Impossible avec des investissements ordinaires. Il faut accepter de
prendre des risques pour obtenir un tel rendement.
La Caisse de dépôt et
de placements du Québec (CDPQ) prend des risques. On l'a bien vu en
2008 quand elle a subi des pertes de 25 %. Elle a connu de
bonnes et de mauvaises années. Au bout du compte, son rendement
annualisé a été de 8,6 %
au cours des cinquante dernières années. Cela prouve qu'il
est possible de faire mieux que 7 %.
L'avantage des fonds
enregistrés de revenus de retraite (FERR)
Quelqu'un qui a cotisé
au maximum à son REER depuis 1981 est aujourd'hui millionnaire s'il
a obtenu des rendements semblables à ceux de la CDPQ. C'est vrai
même si son salaire n'a jamais dépassé le SIM. Il pourrait
recevoir une RV de 47 000 $, réversible et garantie 25
ans. C'est 94 % de son dernier salaire de 50 000 $. En
ajoutant le RRQ et la PSV, il recevrait un total de 62 500 $!

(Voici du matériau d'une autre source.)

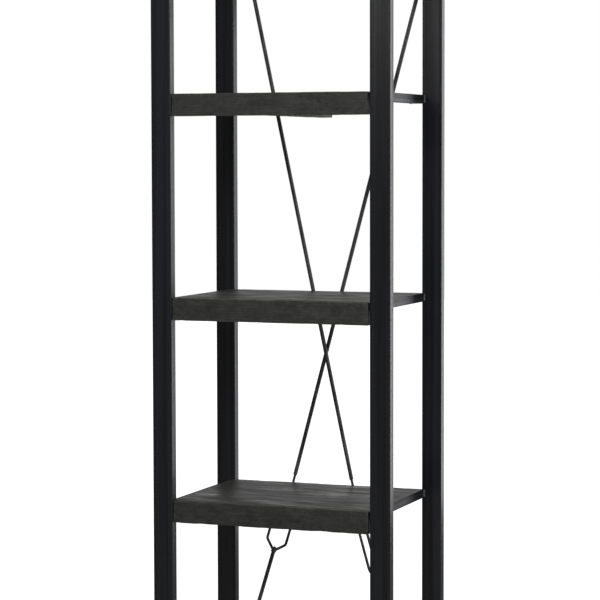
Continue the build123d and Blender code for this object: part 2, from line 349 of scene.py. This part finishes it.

Par contre, il devrait s'acheter un FERR si ses rendements sont plus
élevés que le taux de conversion la RV.
Le tableau 3
illustre cela.
Tableau 3
Si le bénéficiaire vit
jusqu'à 100 ans, il recevra près de 1,7 million $ de son
banquier ou de son assureur, mais il ne laissera rien à ses
héritiers puisqu'il renonce à son capital en achetant une RV. Il
est capable de faire mieux avec un FERR à condition d'aller chercher
un rendement supérieur au taux de distribution de 4,7 %. Dans
le tableau, le rendement sur le FERR est de 5 %. La rente
commence à 40 000 $ au lieu de 47 000 $, mais
elle augmente chaque année et monte jusqu'à 76 518 $
avant de redescendre à partir de 95 ans. Si le bénéficiaire meurt
à 100 ans, il aura reçu plus de 2 millions $ et laissera
près de 122 000 $ aux héritiers.
C'est quoi le problème
avec les REER?
On
peut encore préparer sa retraite avec des REER malgré les bas taux
d'intérêt. Il faut toutefois accepter d'en payer le prix :
18 % du revenu gagné pendant 35 années ou plus. Il faut
aussi trouver un bon gestionnaire de fonds pour maximiser les
rendements. Ce n'est malheureusement pas à la portée de toutes les
bourses. Voilà la principale faiblesse des REER. Ce sont des régimes
qui profitent surtout à ceux qui ont les moyens de cotiser au
maximum et de recourir à des spécialistes.